When former Prime Minister John Howard introduced A New Tax System, around the introduction of a flagship goods and services tax (GST) in 2000, he declared it would enable “more choice for women”. Yet the reform, grounded in the regressive integration of the tax and transfer systems through the Family Tax Benefit, embedded structural inequalities in the system that continue to effect Australian women’s lives today.
In our paper, published recently in the Australian Journal of Political Science, we explore how Howard shaped women’s roles through this reform.
Family Tax Benefit: Howard’s tax and transfer system
The Howard government, elected in 1996 on a socially conservative platform, integrated the tax and transfer systems through the Family Tax Benefit (FTB). FTB Part A was a means tested payment for low to middle income families, while FTB Part B replaced the dependent spouse rebate for families who relied on one income. In dual income families, Part B payments were reduced when the secondary income earner exceeded $1,824.
In effect, Howard’s reform meant the family was taxed as a joint unit, leaving women to be viewed not as individuals but as primary caregivers and secondary income earners.
The gendered effects of Howard’s reforms
This Howard Government taxation reform disproportionately affected women. Economic modelling focused on effective marginal tax rates (EMTRs) showed that if a family’s assessable income exceeded the income tax-free threshold, the secondary income earner was faced with an increase to their EMTR. This meant secondary income earners (most of whom were women working part-time) were taxed 65 to 80 per cent in the dollar from their earnings; almost double the highest income bracket tax rate.
If a family’s assessable income was under the income tax-free threshold, the situation with a stay-at-home mother, the family tax benefit was not reduced. The personal income tax rate for primary income earners (most of whom were men) remained unaffected by the reforms; irrespective of whether the family exceeded the tax-free threshold or not.
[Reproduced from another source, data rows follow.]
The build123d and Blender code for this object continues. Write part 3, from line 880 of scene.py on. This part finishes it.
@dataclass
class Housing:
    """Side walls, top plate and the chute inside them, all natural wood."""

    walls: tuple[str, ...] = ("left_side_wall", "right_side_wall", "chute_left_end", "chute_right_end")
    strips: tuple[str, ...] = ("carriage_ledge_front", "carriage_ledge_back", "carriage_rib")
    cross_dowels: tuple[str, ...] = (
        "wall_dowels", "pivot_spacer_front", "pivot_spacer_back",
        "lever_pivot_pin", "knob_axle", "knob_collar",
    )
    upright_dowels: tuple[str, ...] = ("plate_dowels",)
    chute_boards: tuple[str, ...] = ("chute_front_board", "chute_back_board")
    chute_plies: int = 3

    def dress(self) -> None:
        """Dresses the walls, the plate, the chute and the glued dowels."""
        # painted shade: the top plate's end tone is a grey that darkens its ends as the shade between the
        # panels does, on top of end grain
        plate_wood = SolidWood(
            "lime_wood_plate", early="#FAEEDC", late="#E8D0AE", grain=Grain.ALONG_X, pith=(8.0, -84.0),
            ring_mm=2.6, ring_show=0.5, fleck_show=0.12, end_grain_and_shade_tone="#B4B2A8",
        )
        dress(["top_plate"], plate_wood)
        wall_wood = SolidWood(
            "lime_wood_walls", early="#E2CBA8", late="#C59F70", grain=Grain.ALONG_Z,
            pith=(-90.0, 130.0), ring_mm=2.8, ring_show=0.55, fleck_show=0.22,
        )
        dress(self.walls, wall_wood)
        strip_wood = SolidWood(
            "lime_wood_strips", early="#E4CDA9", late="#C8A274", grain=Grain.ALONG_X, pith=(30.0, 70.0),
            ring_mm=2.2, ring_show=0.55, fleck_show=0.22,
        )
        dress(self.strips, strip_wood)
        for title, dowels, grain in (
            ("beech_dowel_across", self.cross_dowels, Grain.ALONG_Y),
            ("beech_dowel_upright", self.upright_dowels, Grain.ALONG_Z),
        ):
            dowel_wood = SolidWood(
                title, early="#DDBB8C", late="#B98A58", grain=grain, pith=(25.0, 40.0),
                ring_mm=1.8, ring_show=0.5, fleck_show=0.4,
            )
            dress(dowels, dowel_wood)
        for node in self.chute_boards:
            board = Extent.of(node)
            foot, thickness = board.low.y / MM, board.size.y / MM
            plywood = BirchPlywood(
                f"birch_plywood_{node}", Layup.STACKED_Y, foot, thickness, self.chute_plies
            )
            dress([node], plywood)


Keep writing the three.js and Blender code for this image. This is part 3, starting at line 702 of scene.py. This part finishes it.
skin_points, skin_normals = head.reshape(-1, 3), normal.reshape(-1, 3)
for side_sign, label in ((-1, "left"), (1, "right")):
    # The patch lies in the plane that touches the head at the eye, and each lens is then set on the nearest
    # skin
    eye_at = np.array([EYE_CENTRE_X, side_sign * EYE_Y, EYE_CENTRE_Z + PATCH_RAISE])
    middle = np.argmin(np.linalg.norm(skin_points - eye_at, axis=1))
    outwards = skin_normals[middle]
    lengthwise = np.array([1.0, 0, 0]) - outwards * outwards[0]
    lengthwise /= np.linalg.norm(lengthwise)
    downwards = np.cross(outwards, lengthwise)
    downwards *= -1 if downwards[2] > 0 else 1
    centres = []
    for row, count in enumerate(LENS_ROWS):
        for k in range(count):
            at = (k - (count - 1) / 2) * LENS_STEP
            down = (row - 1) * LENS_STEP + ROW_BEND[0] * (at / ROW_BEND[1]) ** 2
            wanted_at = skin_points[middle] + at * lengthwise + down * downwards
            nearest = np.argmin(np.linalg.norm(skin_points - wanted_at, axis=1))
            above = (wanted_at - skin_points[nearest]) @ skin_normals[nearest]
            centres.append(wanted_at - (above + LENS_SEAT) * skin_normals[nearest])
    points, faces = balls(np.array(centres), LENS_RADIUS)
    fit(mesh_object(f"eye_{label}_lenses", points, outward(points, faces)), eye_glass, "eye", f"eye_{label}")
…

Households that best fit the traditional male breadwinner model were rewarded by the government’s reforms. Women who traded their employment to be mothers and stayed at home to care for dependent children received the most support from the Howard government’s FTB system, including increased access to childcare.
Women with children who returned to work, whether single or partnered, or from “non-normative” gay and lesbian families, were penalised. Unsurprisingly, the high tax rates faced by the secondary earner created a disincentive for women to work.
Despite these gendered effects, there has not been any structural changes to the FTB system, or reduction in tax penalties for the secondary income earner, since this time.
Howard’s shaping of women’s roles
We analysed Howard’s speeches prior to enacting A New Tax System using a methodology based on Foucault’s theory of discursive formation. We found Howard actively constructed women’s social and economic roles, predominantly defining women as mothers and caregivers, with paid employment framed as optional or secondary to their role within the family.
This framing reduced women to economic dependents, reinforcing the idea that their primary contribution to society was in unpaid domestic labour.
Howard’s gendered framing
Howard spoke almost exclusively about women, not men, leaving the workforce to care for children. This insertion of gender into the tax and transfer system was unusual – earlier Labour reforms, such as the removal of traditional values inherent in family policy from the Income Tax Assessment Act had been directed at trying to reinvent family and caregiving responsibilities to suit both working parents.
Howard’s gendered framing was deeply embedded in Coalition values, which positioned the nuclear family as the ideal solution to poverty and welfare dependency. According to this view, self-reliance and mutual obligation meant that families—not the state—were responsible for care and economic support. For women, this often translated to staying home to care for children, whether or not this was their choice.
This has not changed. The failure of subsequent Coalition and Labor governments to reform inequities in the FTB and tax system means that Howard’s values and gendered framing remain in the system.
Impact on single mothers
The impact was even harsher for single mothers. Framed by the conservative right as engaging in “reckless fertility”, unpartnered women with children were cast as welfare dependents, targeted by policies designed to reduce welfare “dependency”. These women faced a double burden: they were expected to work under mutual obligation policies, while also being sole carers for their children.
Without affordable childcare or adequate support, these policies pushed many single mothers into long-term poverty, exposing them to high EMTRs, insecure housing, and chronic unemployment.
Concluding remarks
In 1975, the Asprey Report had already warned that the meshing of the tax and transfer system would reflect social values—not sound economic policy. Asprey was clear that any move to reduce women’s independent tax status would be a ‘retrograde step’, reflecting outdated social attitudes about gender roles rather than economic necessity (p. 206).
By recognising one-income families in the tax system, a group Howard championed as ‘disadvantaged’ and operating within disabilities, Howard weakened the tax system’s fairness and neutrality. More than a quarter of a century later, this reform continues to disadvantage women and act as a disincentive to work and financial independence.